Fortsetzung von Teil 1 und Teil 2.

Tag 2 – Wundervolle Landschaften, Platten und ein Tiefpunkt

Tag zwei meiner Reise beginnt um 5:30 Uhr. Auch wenn ich durch meine strategisch geniale Wahl meines Schlafplatzes nicht groß auffallen sollte, so will ich es dennoch vermeiden, unnötige Fragezeichen auf die französischen Gesichter der Anwohner zu zaubern, wenn plötzlich ein Radfahrer aus der Baggerschaufel vor dem Pferdestall steigt.

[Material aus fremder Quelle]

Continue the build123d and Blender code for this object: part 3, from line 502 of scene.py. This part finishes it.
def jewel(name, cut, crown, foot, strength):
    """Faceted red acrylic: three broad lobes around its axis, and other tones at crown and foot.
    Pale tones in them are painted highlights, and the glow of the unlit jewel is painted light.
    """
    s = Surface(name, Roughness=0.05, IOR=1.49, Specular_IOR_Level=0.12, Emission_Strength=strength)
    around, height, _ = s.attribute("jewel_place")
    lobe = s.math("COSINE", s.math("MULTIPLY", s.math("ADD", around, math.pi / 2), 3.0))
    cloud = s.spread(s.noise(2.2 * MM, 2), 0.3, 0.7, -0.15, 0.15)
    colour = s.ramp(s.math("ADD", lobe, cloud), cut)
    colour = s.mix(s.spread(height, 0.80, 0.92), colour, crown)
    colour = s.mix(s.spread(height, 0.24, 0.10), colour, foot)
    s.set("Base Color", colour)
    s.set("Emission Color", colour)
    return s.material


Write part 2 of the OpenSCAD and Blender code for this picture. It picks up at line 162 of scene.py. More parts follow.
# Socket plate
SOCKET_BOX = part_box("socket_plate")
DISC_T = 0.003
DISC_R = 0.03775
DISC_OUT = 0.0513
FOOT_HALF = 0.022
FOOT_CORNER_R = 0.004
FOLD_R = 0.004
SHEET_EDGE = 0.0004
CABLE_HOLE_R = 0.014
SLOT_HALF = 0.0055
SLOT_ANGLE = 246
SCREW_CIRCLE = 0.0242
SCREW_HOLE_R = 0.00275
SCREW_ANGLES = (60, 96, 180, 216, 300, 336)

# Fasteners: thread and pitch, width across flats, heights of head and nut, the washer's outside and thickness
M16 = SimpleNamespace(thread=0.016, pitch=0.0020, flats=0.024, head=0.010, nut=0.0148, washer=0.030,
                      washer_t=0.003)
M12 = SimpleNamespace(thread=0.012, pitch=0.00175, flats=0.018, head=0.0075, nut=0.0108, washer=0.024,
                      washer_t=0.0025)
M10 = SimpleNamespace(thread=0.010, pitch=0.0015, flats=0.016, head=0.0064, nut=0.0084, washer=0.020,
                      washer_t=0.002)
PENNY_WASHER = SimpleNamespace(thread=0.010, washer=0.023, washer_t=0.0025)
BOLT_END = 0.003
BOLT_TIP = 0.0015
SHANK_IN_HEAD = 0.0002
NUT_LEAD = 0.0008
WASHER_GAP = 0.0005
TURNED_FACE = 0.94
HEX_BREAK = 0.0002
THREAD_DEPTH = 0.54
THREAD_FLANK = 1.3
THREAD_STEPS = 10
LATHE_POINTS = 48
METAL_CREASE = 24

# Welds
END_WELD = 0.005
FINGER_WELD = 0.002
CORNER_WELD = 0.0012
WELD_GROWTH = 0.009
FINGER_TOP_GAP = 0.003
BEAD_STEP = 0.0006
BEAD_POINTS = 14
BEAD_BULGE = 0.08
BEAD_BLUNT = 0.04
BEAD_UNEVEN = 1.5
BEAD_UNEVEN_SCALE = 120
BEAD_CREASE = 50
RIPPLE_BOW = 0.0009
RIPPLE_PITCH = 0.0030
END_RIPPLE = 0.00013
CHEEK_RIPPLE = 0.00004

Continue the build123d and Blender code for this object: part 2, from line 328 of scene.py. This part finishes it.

Außerdem gilt es weiterhin Kilometer zu fressen. Es stimmt. Ich habe gestern mehr als doppelt so viel Strecke hinter mich gebracht als ursprünglich geplant, doch der größte Teil der Strecke liegt immer noch vor mir. Wenigsten muss ich mir keine großen Sorgen machen, dass meine 7 Tage Urlaub zu wenig sind. Wenn ich weiterhin so voran komme wie jetzt, wird alles gut. Womöglich bleibt mir sogar Zeit für einen Pausentag. Einen halben zumindest.

Meine Gedanken, werden jäh unterbrochen von einem spektakulären Ausblick. Gerade als ich eine Anhöhe überwinde eröffnet sich vor mir eine malerische Landschaft. Die dämmrig warme Sonne geht gerade über dem Wald auf, während in den sich vor mir ausgestreckten Tälern dichte Nebelschwaden hängen. Dies ist ein zauberhafter Moment. So unwirklich, dass ich mir nicht sicher bin, ob ich überhaupt schon wach bin. Die zauberhafte Stimmung umgibt mich während ich mit einem Lächeln in diese Landschaft rolle. Guten Morgen Tag 2. Guten Morgen Frankreich.

Ich finde auch als ich angestrengt suche keinen Kaffee. Alles schläft und ich fahre weiter. Das mache ich eigentlich immer: Weiterfahren. Einfach weiterfahren. Solange die Beine treten wollen, sollen sie treten können.

Ich bin mittlerweile sicherlich irgendwo nördlich von Paris. Eine Strecke liegt hinter mir, die man auf der Europakarte sicherlich schon erkennen könnte. Meine Gedanken fließen ziellos umher und meine Reifen rollen über einen Kilometer nach dem anderen.

Was irgendwann auffällt ist, dass es einfach sehr heiß ist. Ich ziehe mein Trikot aus was mir ein wenig mehr Kühlung verschafft. Das tut gut. Mittlerweile fällt es mir gar nicht mehr auf, dass es niemals flach ist in dem Teil Frankreichs in dem ich bin. Es geht entweder bergauf oder bergab. Mittlerweile bin ich  so im Tritt, dass ich keinen großen Unterschied mehr merke. Bergauf fahren heißt nichts anderes als langsamer fahren. Schön.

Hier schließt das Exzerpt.